Unveiling the Hidden Landscape of Tumors: Developing Cutting-Edge Machine Learning Approaches to Determine the Compositions of Cells and Exosomes
Author: Bingrui Li, BS (2023)
Primary advisor: Xiaobo Zhou, PhD
Committee members: Raghu Kalluri, MD, PhD; Arif Harmanci, PhD
PhD thesis, McWilliams School of Biomedical Informatics at UTHealth Houston.
ABSTRACT
Cancer emerges from the accumulation of mutation in cancerous cells. While research has traditionally focused on cancer cells, there is increasing recognition that the tumor microenvironment also plays a critical role in modulating tumor progression. However, accurately characterizing compositional changes and functional roles of different cell types and cell subtypes in tumor microenvironments remains a significant challenge. Exosomes, extracellular vesicles secreted by all cells, have gained significance as essential agents of communication among cells within the tumor microenvironment. They can carry a diverse array of biomolecules and are abundantly present in various biological fluids, making them promising candidates as biomarkers for cancer diagnosis and monitoring. Nevertheless, developing a robust and adaptable exosome-based diagnostic approach that can effectively differentiate human cancers in diverse biological fluids and define the origins of the exosomes is yet to be defined.

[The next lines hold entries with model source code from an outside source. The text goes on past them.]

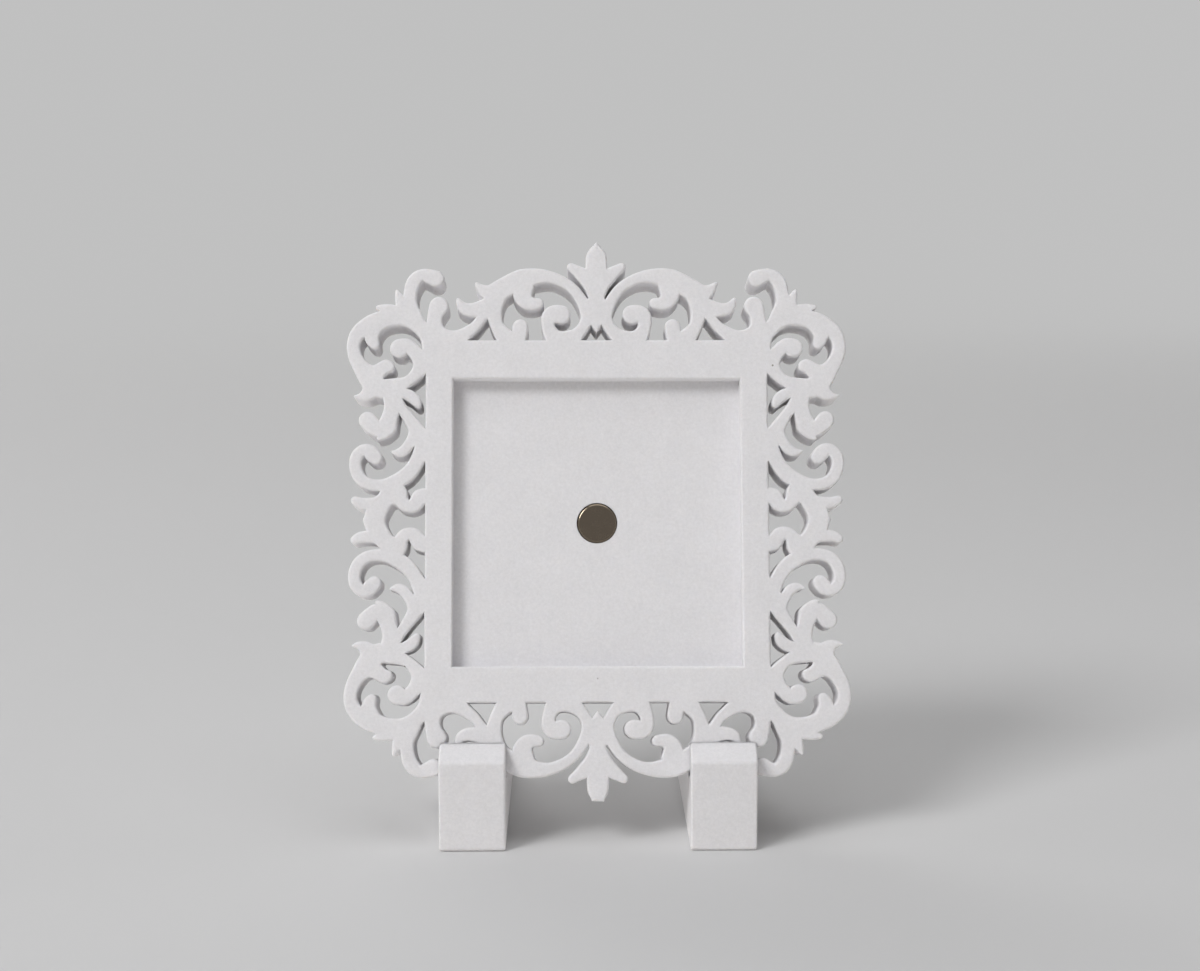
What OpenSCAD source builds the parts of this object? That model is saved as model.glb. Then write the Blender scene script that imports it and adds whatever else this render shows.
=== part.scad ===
/* [Picture recess] */
// Side of the square picture that the recess holds
picture_side = 70; // [60:1:80]
// Play around the picture
picture_play = 0.5; // [0.2:0.1:1.5]
// Depth of the recess below the face of the frame
recess_depth = 4.5; // [3:0.25:6]

/* [Frame] */
// Thickness of the frame, from its face to its back
frame_t = 12; // [10:0.5:13]
// Plain border left and right of the recess
side_border = 6.75; // [5:0.1:9]
// Plain border above and below the recess
top_border = 9.2; // [7:0.1:12]
// Reach of the scrollwork past the border at each side
side_band = 19.7; // [17:0.5:23]
// Reach of the scrollwork past the border at the top and the bottom
top_band = 18.4; // [15:0.5:21]
// Lean of the frame, in degrees back from upright
lean = 15; // [10:1:18]
// How far the middle of the scrollwork stands above the middle of the recess
scroll_rise = 0.45; // [0:0.05:1]

/* [Magnet] */
// Diameter of the disc magnet
magnet_d = 10; // [8:0.5:14]
// Thickness of the disc magnet
magnet_t = 3; // [2:0.25:4]
// How far the magnet stands above the floor of the recess
magnet_proud = 0.2; // [0.1:0.1:0.6]
// Width of the chamfer round the rim of the magnet
magnet_chamfer = 0.4; // [0.2:0.1:0.6]

/* [Feet] */
// Width of each foot
foot_w = 16; // [12:0.5:20]
// Length of each foot, from front to back
foot_l = 70; // [60:1:85]
// Distance of each foot's middle from the middle of the frame
foot_x = 30.2; // [28:0.2:33]
// Height of the upright front face
foot_front_h = 22; // [20:0.5:24]
// Height of the lip, where it meets the face of the frame
foot_lip_h = 25.6; // [25:0.2:28]
// Depth of the lip, from the front face to the face of the frame
foot_lip_l = 6; // [5:0.25:8]
// Height of the wall behind the slot
foot_rear_h = 21; // [20:0.5:22]
// Height of the low end of the tail
foot_tail_h = 3.5; // [2:0.25:5]
// Height of the slot's floor at its front edge
slot_floor_h = 17.6; // [16.5:0.1:18.5]
// Play on each face of the frame in the slot
slot_play = 0.15; // [0.1:0.05:0.3]
// Radius of the foot's soft outer edges, seen from the side
foot_round = 1.2; // [0.5:0.1:1.6]

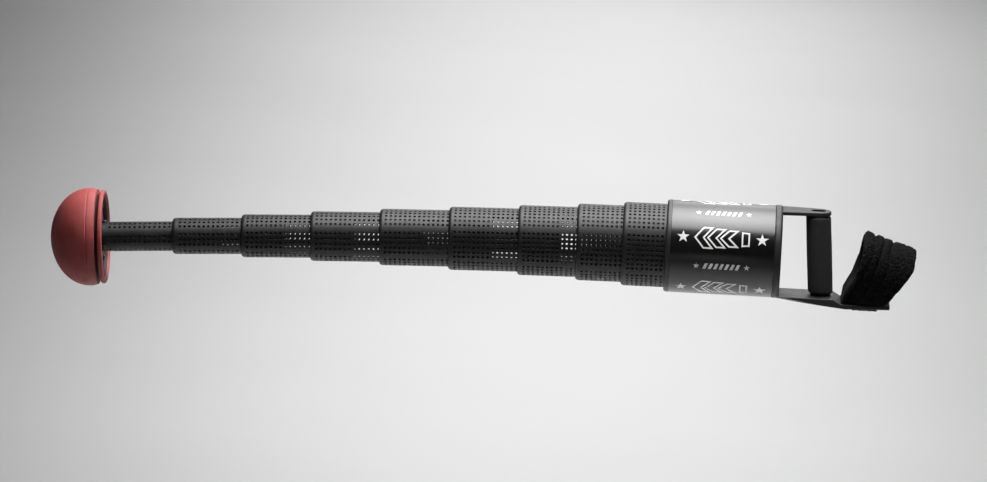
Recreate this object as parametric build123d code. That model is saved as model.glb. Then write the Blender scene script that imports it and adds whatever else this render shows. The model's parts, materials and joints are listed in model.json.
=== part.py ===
"""Telescopic focus stick for boxing training: nine nested tubes with a padded half-ball head.

Frame: origin at the centre of the hand grip on the housing's axis, +X towards the user's
elbow, +Z up (thumb side), millimetres. The stick reaches out along -X and droops a little,
because every tube has some play in the one behind it.
"""
from build123d import *
from math import cos, isclose, radians, sin
import os

# ---- driving dimensions -------------------------------------------------------------------
HOUSING_OD = 120.0
HOUSING_FRONT = -200.0
HOUSING_REAR = -50.0
LIP_LENGTH = 5.0              # thickness of the inward front lip of the housing and each tube
LIP_ROUND = 3.0

TUBE_COUNT = 9
TIP_TUBE = 1
REAR_TUBE = TUBE_COUNT
TIP_TUBE_OD = 38.5
TUBE_OD_STEP = 8.75
TUBE_WALL = 1.6
TUBE_LENGTH = 145.6
TIP_TUBE_LENGTH = 161.0
STAGE_REACH = 90.0            # how far a tube's front stands out when its ribs meet the lip
TIP_TUBE_REACH = 98.9
EXTENSION = {9: 56.0, 8: 59.5, 7: 76.0}   # tubes that are not pulled out to their stop
SAG = 0.4                     # degrees that each tube droops in the one behind it
PLAY = 0.8                    # radial clearance at lips and at guide ribs
BORE_GAP = TUBE_OD_STEP / 2 - TUBE_WALL   # from one tube's outside to the next one's bore

RIB_WIDTH = 5.0
RIB_LENGTH = 50.0
RIB_ANGLES = (30, 90, 150, 210, 270, 330)
RAIL_HEIGHT = 1.6
RAIL_WIDTH = 1.2
RAIL_GAP = 0.6
RAIL_ANGLES = (90, 270)       # the rails beside the top and bottom ribs keep a tube from turning

LABEL_THICKNESS = 0.35
LABEL_FRONT = HOUSING_FRONT + 6.5
RING_OD = 120.8
RING_LENGTH = 9.5
RING_WALL = 1.9
RING_REAR_ROUND = 4.0
END_PLATE = 3.0
BUFFER_THICKNESS = 2.6
FIT = 0.1                     # gap between pieces that are pushed together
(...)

In this dissertation, we developed cutting-edge machine learning approaches to address the challenges in characterizing the tumor microenvironment and exosomes. Specifically, we developed a novel deconvolution approach combining adversarial autoencoder and extreme gradient boosting to robustly estimate the relative compositions of cells and their subtypes for different cancer types and identify the phenotype- associated subclusters. We also developed a novel machine learning-based computational method to differentiate cancer and control samples using a panel of proteins associated with exosomes. Furthermore, we extended our deconvolution approach to define the origins of the exosomes derived from different cells and estimate their proportions in plasma and urine samples. By doing so, we defined a novel function to impute the profiles of the exosomes derived from the cell subtypes, where data were not yet available in this field. We comprehensively evaluated our approaches and compared them with the state-of-art available tools and our approaches demonstrated superior performance in multidimensional scenarios. Moreover, we performed comprehensive analyses to explore the biological significance of changes in cell and exosome proportions and their associations with clinical phenotypes. Overall, our research provides novel insights into the tumor microenvironment and exosomes and lays the groundwork for future studies in cancer diagnosis and monitoring.